Given information »
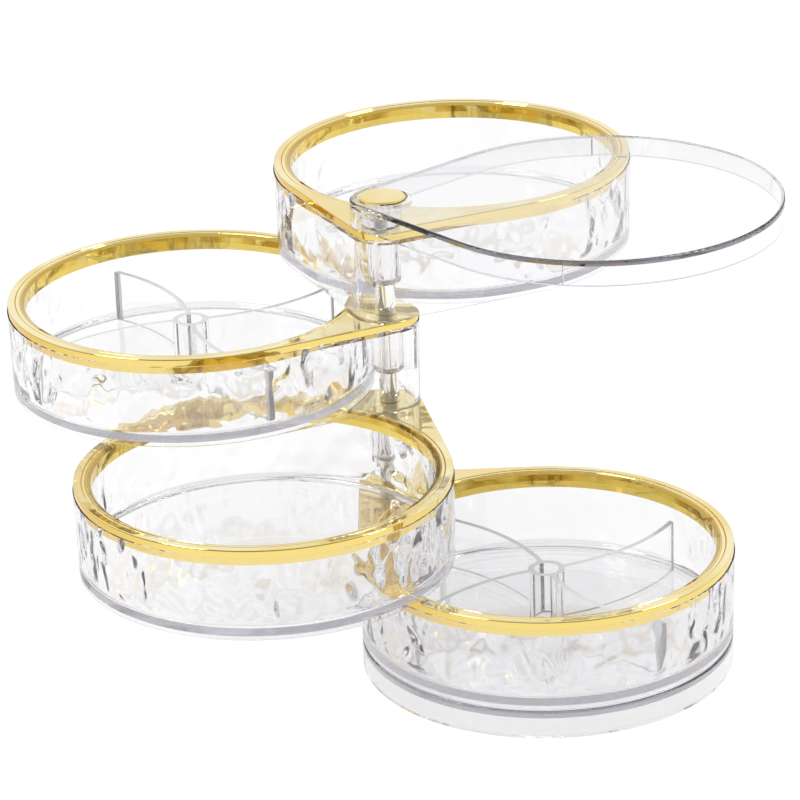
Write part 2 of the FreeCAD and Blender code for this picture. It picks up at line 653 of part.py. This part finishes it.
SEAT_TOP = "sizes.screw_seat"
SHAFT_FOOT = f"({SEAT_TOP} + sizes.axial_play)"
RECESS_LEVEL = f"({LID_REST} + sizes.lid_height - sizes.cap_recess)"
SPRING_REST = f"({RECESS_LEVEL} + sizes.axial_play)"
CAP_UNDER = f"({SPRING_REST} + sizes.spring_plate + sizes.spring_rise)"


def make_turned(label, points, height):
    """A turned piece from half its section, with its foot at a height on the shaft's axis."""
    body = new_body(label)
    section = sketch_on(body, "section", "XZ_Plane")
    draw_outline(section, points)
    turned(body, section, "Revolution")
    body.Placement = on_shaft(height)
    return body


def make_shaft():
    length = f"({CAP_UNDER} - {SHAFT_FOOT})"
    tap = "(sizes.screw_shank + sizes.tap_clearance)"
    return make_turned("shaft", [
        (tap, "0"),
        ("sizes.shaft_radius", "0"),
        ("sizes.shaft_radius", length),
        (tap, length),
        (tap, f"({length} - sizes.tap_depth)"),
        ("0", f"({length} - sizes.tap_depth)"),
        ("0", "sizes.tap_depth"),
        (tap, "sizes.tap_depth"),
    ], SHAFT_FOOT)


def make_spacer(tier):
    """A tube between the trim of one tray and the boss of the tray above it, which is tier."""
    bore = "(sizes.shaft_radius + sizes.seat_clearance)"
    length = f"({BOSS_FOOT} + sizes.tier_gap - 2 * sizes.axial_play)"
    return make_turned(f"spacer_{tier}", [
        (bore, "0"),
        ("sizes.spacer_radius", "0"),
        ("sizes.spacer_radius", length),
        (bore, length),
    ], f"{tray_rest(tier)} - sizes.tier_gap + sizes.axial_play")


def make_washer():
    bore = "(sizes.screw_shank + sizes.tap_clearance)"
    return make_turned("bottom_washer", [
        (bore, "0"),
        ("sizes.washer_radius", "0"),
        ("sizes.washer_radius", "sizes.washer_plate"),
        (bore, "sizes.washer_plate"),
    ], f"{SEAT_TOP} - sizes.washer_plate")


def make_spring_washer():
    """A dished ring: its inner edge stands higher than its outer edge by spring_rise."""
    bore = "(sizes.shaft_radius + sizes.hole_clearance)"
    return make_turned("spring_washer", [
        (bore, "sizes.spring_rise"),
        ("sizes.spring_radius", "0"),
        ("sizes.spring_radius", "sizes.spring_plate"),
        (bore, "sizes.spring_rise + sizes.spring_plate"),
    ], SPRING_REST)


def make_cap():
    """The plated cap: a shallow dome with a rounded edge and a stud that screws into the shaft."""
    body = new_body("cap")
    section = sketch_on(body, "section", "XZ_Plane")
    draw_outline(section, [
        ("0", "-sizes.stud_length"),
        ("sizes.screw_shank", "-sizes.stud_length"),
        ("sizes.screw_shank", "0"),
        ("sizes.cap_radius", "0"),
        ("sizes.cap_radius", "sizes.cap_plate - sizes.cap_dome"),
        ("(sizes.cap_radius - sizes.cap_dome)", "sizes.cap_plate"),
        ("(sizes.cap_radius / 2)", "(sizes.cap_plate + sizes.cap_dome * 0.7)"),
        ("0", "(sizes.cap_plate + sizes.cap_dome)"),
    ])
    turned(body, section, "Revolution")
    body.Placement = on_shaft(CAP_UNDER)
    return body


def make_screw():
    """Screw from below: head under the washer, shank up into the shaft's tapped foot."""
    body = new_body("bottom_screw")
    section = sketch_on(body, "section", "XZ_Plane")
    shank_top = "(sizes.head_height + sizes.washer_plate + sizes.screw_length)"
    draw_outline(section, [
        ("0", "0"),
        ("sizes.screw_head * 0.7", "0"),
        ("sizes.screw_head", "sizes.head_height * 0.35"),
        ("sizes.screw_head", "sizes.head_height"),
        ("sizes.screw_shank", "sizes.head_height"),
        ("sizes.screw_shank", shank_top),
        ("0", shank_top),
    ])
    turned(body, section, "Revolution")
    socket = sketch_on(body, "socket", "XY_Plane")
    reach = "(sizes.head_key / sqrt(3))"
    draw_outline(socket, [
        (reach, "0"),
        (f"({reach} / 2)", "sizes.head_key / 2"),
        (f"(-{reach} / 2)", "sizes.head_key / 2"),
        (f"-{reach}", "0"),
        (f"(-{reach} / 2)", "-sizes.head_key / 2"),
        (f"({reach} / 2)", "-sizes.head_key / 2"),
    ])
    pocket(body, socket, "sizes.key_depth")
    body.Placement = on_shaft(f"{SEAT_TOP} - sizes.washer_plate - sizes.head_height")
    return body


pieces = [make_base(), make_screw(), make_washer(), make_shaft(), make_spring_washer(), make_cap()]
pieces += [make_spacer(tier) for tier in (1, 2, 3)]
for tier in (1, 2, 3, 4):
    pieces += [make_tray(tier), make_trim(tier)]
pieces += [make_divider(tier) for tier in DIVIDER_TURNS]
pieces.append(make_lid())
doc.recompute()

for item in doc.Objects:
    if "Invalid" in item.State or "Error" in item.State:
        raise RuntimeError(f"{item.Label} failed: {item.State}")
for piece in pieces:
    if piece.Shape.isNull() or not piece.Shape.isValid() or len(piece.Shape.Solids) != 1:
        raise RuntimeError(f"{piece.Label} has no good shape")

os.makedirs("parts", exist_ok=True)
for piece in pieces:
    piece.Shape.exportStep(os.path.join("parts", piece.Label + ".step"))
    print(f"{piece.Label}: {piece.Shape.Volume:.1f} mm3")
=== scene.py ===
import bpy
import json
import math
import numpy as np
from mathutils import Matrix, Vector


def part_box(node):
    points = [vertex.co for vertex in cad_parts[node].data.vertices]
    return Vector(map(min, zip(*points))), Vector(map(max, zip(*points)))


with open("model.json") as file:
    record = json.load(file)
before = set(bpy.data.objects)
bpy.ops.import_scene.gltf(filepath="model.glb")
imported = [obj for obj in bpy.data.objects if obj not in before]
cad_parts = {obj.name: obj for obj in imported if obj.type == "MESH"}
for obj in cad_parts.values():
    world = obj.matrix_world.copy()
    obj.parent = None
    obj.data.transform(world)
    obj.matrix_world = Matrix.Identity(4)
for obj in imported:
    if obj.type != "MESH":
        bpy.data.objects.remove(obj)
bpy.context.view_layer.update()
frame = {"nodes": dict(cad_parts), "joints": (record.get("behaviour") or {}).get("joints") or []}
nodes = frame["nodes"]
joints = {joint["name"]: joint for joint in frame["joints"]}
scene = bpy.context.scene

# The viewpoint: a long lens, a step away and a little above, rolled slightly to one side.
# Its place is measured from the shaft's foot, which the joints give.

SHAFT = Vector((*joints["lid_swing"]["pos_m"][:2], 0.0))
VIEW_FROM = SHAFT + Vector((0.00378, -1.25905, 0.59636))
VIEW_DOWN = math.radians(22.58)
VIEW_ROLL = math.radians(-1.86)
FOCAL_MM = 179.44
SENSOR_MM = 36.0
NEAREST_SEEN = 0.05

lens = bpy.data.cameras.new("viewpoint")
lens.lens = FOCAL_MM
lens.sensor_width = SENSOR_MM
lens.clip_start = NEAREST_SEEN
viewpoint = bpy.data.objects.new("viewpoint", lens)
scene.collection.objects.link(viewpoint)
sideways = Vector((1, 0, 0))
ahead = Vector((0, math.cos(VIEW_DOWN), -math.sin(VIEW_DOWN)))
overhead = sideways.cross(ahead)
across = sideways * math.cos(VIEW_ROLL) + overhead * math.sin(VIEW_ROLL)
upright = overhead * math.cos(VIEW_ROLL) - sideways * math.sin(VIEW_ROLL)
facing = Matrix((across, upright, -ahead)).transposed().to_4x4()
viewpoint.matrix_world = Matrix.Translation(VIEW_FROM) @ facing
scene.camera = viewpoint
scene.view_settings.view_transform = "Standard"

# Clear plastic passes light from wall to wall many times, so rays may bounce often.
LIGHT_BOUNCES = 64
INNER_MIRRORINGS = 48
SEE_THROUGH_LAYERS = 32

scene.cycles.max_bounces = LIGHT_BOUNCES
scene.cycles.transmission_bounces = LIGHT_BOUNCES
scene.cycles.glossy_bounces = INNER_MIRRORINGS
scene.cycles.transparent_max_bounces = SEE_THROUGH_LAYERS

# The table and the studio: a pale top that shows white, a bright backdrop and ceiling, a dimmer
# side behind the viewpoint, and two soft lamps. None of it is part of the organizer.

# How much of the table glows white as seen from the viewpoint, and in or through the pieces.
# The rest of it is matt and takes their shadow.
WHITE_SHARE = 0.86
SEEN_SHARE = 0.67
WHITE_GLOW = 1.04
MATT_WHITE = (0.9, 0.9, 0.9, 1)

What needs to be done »
Begin with the line containing "make_shaft(), make_spring_washer(), make_cap()]" and end with the line containing "scene = bpy.context.scene"; repeat every line from start to finish exactly, and nothing outside them.

Task answer »
pieces = [make_base(), make_screw(), make_washer(), make_shaft(), make_spring_washer(), make_cap()]
pieces += [make_spacer(tier) for tier in (1, 2, 3)]
for tier in (1, 2, 3, 4):
    pieces += [make_tray(tier), make_trim(tier)]
pieces += [make_divider(tier) for tier in DIVIDER_TURNS]
pieces.append(make_lid())
doc.recompute()

for item in doc.Objects:
    if "Invalid" in item.State or "Error" in item.State:
        raise RuntimeError(f"{item.Label} failed: {item.State}")
for piece in pieces:
    if piece.Shape.isNull() or not piece.Shape.isValid() or len(piece.Shape.Solids) != 1:
        raise RuntimeError(f"{piece.Label} has no good shape")

os.makedirs("parts", exist_ok=True)
for piece in pieces:
    piece.Shape.exportStep(os.path.join("parts", piece.Label + ".step"))
    print(f"{piece.Label}: {piece.Shape.Volume:.1f} mm3")
=== scene.py ===
import bpy
import json
import math
import numpy as np
from mathutils import Matrix, Vector


def part_box(node):
    points = [vertex.co for vertex in cad_parts[node].data.vertices]
    return Vector(map(min, zip(*points))), Vector(map(max, zip(*points)))


with open("model.json") as file:
    record = json.load(file)
before = set(bpy.data.objects)
bpy.ops.import_scene.gltf(filepath="model.glb")
imported = [obj for obj in bpy.data.objects if obj not in before]
cad_parts = {obj.name: obj for obj in imported if obj.type == "MESH"}
for obj in cad_parts.values():
    world = obj.matrix_world.copy()
    obj.parent = None
    obj.data.transform(world)
    obj.matrix_world = Matrix.Identity(4)
for obj in imported:
    if obj.type != "MESH":
        bpy.data.objects.remove(obj)
bpy.context.view_layer.update()
frame = {"nodes": dict(cad_parts), "joints": (record.get("behaviour") or {}).get("joints") or []}
nodes = frame["nodes"]
joints = {joint["name"]: joint for joint in frame["joints"]}
scene = bpy.context.scene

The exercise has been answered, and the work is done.